**Directive**:
Locate the line that contains "if empty is". Print it and each following line through the end of the listing, verbatim, and nothing more.

**Data shown**:
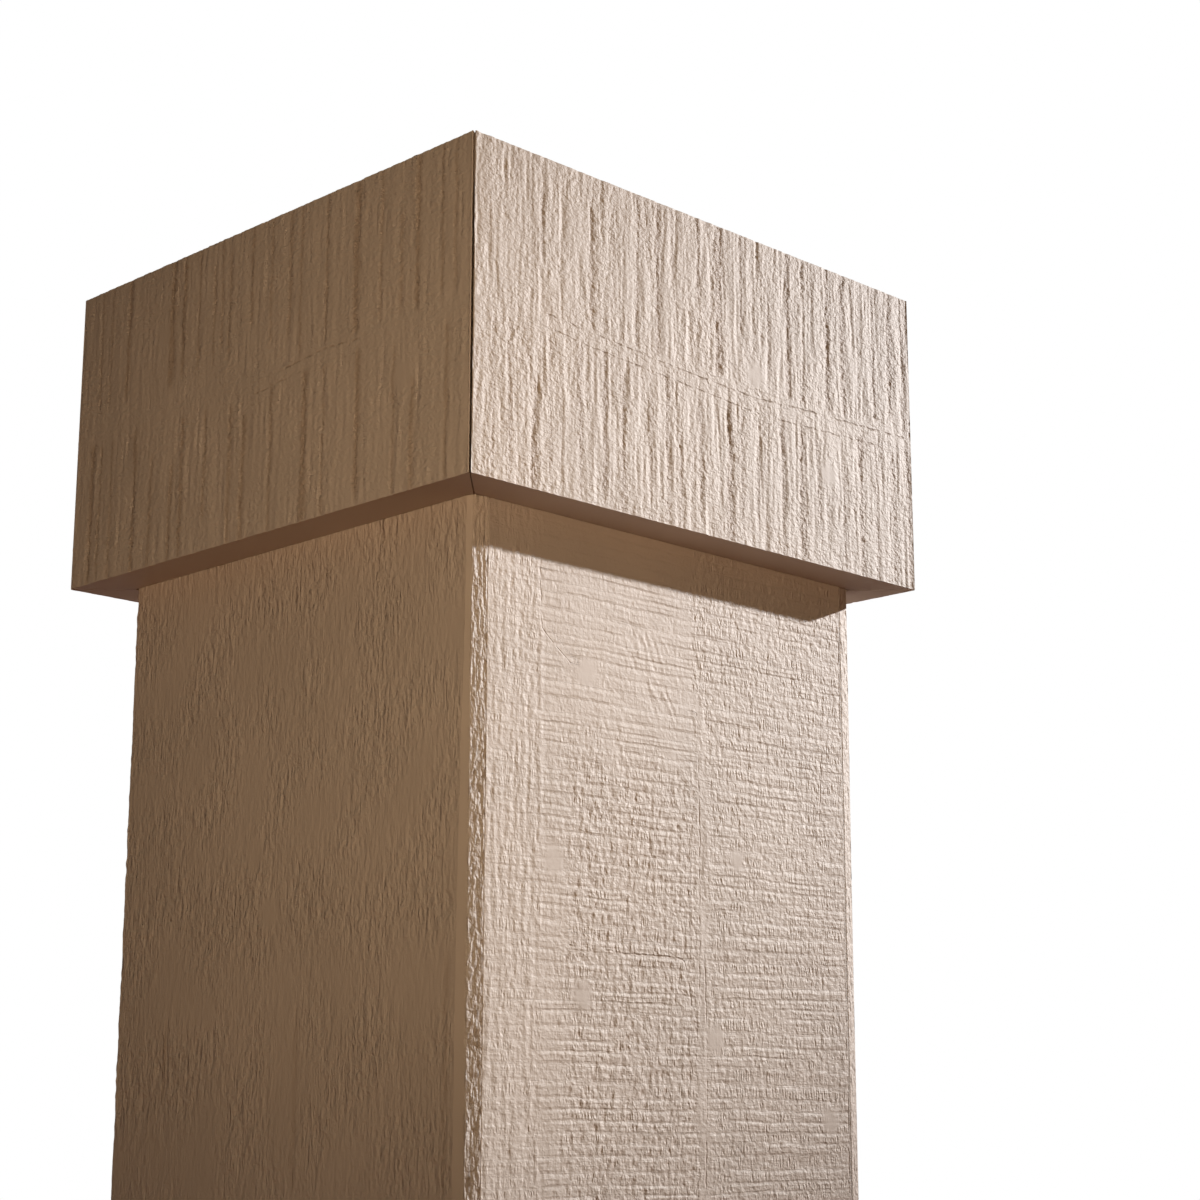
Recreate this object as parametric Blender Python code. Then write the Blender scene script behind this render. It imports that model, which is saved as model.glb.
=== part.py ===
# Square column wrap: a hollow shaft of a three-sided channel and a closing panel, with a mitred boxed capital.
# Metres, +Z up. The origin is at the middle of the open lower end. The closing panel is the front and faces +X,
# so the left side, as seen from in front of it, faces -Y.

import bmesh
import bpy

# Driving dimensions
SHAFT_WIDTH = 0.2032  # 8 in across the flats
BOARD_THICKNESS = 0.01905  # 3/4 in stock, for the shaft's walls and for the capital
CAPITAL_HEIGHT = 0.1227
LENGTH = 1.0  # a length cut from the top of a longer wrap
GAP = 0.0003  # open joint between neighbouring pieces

# The arms of the channel, where they meet the closing panel
LIP_WIDTH = 0.0067  # edge of each arm that shows beside the panel
ARRIS_BEHIND_FACE = 0.0018  # the eased corner's arris, back from the panel's face
ARRIS_INSIDE_SIDE = 0.00085  # and in from the side of the shaft
EASED_SIDE = 0.0035  # where the easing starts on the side of the shaft
BACK_CHAMFER = 0.0021  # the two corners of the channel's back

# Eased outer edges of the capital's mitres and of the panel's long edges
MITRE_EASE = 0.0003
PANEL_EASE = 0.0004

HALF_SHAFT = SHAFT_WIDTH / 2
HALF_CAPITAL = HALF_SHAFT + BOARD_THICKNESS
INNER = HALF_SHAFT - BOARD_THICKNESS  # half the width of the square hollow
LEDGE = INNER - GAP  # the rebate's ledge, behind the closing panel
CAPITAL_UNDERSIDE = LENGTH - CAPITAL_HEIGHT

# Primed rigid urethane, tan
TAN = (0.56, 0.43, 0.32, 1.0)
TAN_LIGHT = (0.58, 0.45, 0.34, 1.0)
TAN_WARM = (0.55, 0.42, 0.31, 1.0)


def clear_scene():
    for obj in list(bpy.data.objects):
        bpy.data.objects.remove(obj, do_unlink=True)


def primed_urethane(name, colour, roughness):
    material = bpy.data.materials.new(name)
    material.use_nodes = True
    shader = material.node_tree.nodes["Principled BSDF"]
    shader.inputs["Base Color"].default_value = colour
    shader.inputs["Roughness"].default_value = roughness
    shader.inputs["Metallic"].default_value = 0.0
    material.diffuse_color = colour
    return material


def prism(name, outline, bottom, top, material):
    """An upright piece: its plan outline, counter-clockwise, extruded from one height to another."""
    mesh = bpy.data.meshes.new(name)
    shape = bmesh.new()
    plan = shape.faces.new([shape.verts.new((x, y, bottom)) for x, y in outline])
    raised = bmesh.ops.extrude_face_region(shape, geom=[plan])["geom"]
    corners = [part for part in raised if isinstance(part, bmesh.types.BMVert)]
    bmesh.ops.translate(shape, verts=corners, vec=(0.0, 0.0, top - bottom))
    bmesh.ops.recalc_face_normals(shape, faces=shape.faces)
    shape.to_mesh(mesh)
    shape.free()
    mesh.materials.append(material)
    piece = bpy.data.objects.new(name, mesh)
    bpy.context.scene.collection.objects.link(piece)
    return piece


def arm_outline():
    """The arm on the -Y side, from the chamfered back corner, round its eased lip, to the hollow's front corner."""
    return [
        (-HALF_SHAFT, -HALF_SHAFT + BACK_CHAMFER),
        (-HALF_SHAFT + BACK_CHAMFER, -HALF_SHAFT),
        (HALF_SHAFT - EASED_SIDE, -HALF_SHAFT),
        (HALF_SHAFT - ARRIS_BEHIND_FACE, -HALF_SHAFT + ARRIS_INSIDE_SIDE),
        (HALF_SHAFT, -HALF_SHAFT + LIP_WIDTH),
        (LEDGE, -HALF_SHAFT + LIP_WIDTH),
        (LEDGE, -INNER),
        (-INNER, -INNER),
    ]


def shaft_channel(material):
    """Three walls in one piece: an arm, its mirror image on the +Y side, and the back between them."""
    near_arm = arm_outline()
    far_arm = [(x, -y) for x, y in reversed(near_arm)]
    return prism("shaft_channel", near_arm + far_arm, 0.0, LENGTH, material)


def shaft_closing_panel(material):
    """A board that lies in the two rebates, flush with the lips, with its outer long edges eased."""
    half_width = HALF_SHAFT - LIP_WIDTH - GAP
    outline = [
        (INNER, -half_width),
        (HALF_SHAFT - PANEL_EASE, -half_width),
        (HALF_SHAFT, -half_width + PANEL_EASE),
        (HALF_SHAFT, half_width - PANEL_EASE),
        (HALF_SHAFT - PANEL_EASE, half_width),
        (INNER, half_width),
    ]
    return prism("shaft_closing_panel", outline, 0.0, LENGTH, material)


def capital_board(name, quarter_turns, material):
    """One side of the capital, drawn on the +X side with both ends mitred, then turned about the shaft's axis."""
    inner_face = HALF_SHAFT + GAP
    mitre_gap = GAP / 2 * 2**0.5  # each end stands back from the diagonal by half the joint
    long_half = HALF_CAPITAL - mitre_gap
    short_half = inner_face - mitre_gap
    outline = [
        (inner_face, -short_half),
        (HALF_CAPITAL - MITRE_EASE, -long_half + MITRE_EASE),
        (HALF_CAPITAL, -long_half + 2 * MITRE_EASE),
        (HALF_CAPITAL, long_half - 2 * MITRE_EASE),
        (HALF_CAPITAL - MITRE_EASE, long_half - MITRE_EASE),
        (inner_face, short_half),
    ]
    for _ in range(quarter_turns):
        outline = [(-y, x) for x, y in outline]
    return prism(name, outline, CAPITAL_UNDERSIDE, LENGTH, material)


def build():
    clear_scene()
    shaft = primed_urethane("primed_urethane_shaft", TAN, 0.6)
    panel = primed_urethane("primed_urethane_panel", TAN_LIGHT, 0.6)
    capital = primed_urethane("primed_urethane_capital", TAN_WARM, 0.6)
    shaft_channel(shaft)
    shaft_closing_panel(panel)
    for turns, side in enumerate(("front", "right", "back", "left")):
        capital_board(f"capital_board_{side}", turns, capital)


build()
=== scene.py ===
import functools
import math

import bpy
import numpy as np
from mathutils import Matrix, Vector


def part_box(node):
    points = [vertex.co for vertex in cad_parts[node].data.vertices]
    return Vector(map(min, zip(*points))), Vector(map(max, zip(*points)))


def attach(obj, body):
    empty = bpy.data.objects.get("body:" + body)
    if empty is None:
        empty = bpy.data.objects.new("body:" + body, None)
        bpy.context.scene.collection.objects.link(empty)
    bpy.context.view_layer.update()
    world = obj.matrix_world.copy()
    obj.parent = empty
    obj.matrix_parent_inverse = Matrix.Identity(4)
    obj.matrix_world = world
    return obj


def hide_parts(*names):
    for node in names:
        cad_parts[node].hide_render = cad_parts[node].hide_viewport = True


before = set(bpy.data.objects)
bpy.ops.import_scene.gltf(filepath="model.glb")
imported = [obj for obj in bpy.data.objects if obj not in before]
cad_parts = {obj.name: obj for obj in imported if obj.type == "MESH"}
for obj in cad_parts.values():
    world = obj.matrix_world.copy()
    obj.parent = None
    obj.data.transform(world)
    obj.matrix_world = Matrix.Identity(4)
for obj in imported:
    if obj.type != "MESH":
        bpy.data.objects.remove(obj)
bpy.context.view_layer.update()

mm = 0.001

# Sizes, all from the frame
channelLow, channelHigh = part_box("shaft_channel")
panelLow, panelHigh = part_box("shaft_closing_panel")
boardLow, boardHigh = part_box("capital_board_front")
shaftHalf = channelHigh.x
capitalHalf = boardHigh.x
wall = capitalHalf - shaftHalf  # the capital's boards and the shaft's walls are the same stock
hollowHalf = shaftHalf - wall
panelHalf = panelHigh.y
lengthTop = channelHigh.z
soffit = boardLow.z
jointGap = 0.3 * mm


# Noise and masks

@functools.lru_cache(maxsize=None)
def slopesTable(seed):  # one unit slope for each point of a 256 by 256 lattice
    angle = np.random.default_rng(seed).uniform(0.0, 2.0 * np.pi, 65536)
    return np.cos(angle).astype(np.float32), np.sin(angle).astype(np.float32)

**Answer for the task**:
    if empty is None:
        empty = bpy.data.objects.new("body:" + body, None)
        bpy.context.scene.collection.objects.link(empty)
    bpy.context.view_layer.update()
    world = obj.matrix_world.copy()
    obj.parent = empty
    obj.matrix_parent_inverse = Matrix.Identity(4)
    obj.matrix_world = world
    return obj


def hide_parts(*names):
    for node in names:
        cad_parts[node].hide_render = cad_parts[node].hide_viewport = True


before = set(bpy.data.objects)
bpy.ops.import_scene.gltf(filepath="model.glb")
imported = [obj for obj in bpy.data.objects if obj not in before]
cad_parts = {obj.name: obj for obj in imported if obj.type == "MESH"}
for obj in cad_parts.values():
    world = obj.matrix_world.copy()
    obj.parent = None
    obj.data.transform(world)
    obj.matrix_world = Matrix.Identity(4)
for obj in imported:
    if obj.type != "MESH":
        bpy.data.objects.remove(obj)
bpy.context.view_layer.update()

mm = 0.001

# Sizes, all from the frame
channelLow, channelHigh = part_box("shaft_channel")
panelLow, panelHigh = part_box("shaft_closing_panel")
boardLow, boardHigh = part_box("capital_board_front")
shaftHalf = channelHigh.x
capitalHalf = boardHigh.x
wall = capitalHalf - shaftHalf  # the capital's boards and the shaft's walls are the same stock
hollowHalf = shaftHalf - wall
panelHalf = panelHigh.y
lengthTop = channelHigh.z
soffit = boardLow.z
jointGap = 0.3 * mm


# Noise and masks

@functools.lru_cache(maxsize=None)
def slopesTable(seed):  # one unit slope for each point of a 256 by 256 lattice
    angle = np.random.default_rng(seed).uniform(0.0, 2.0 * np.pi, 65536)
    return np.cos(angle).astype(np.float32), np.sin(angle).astype(np.float32)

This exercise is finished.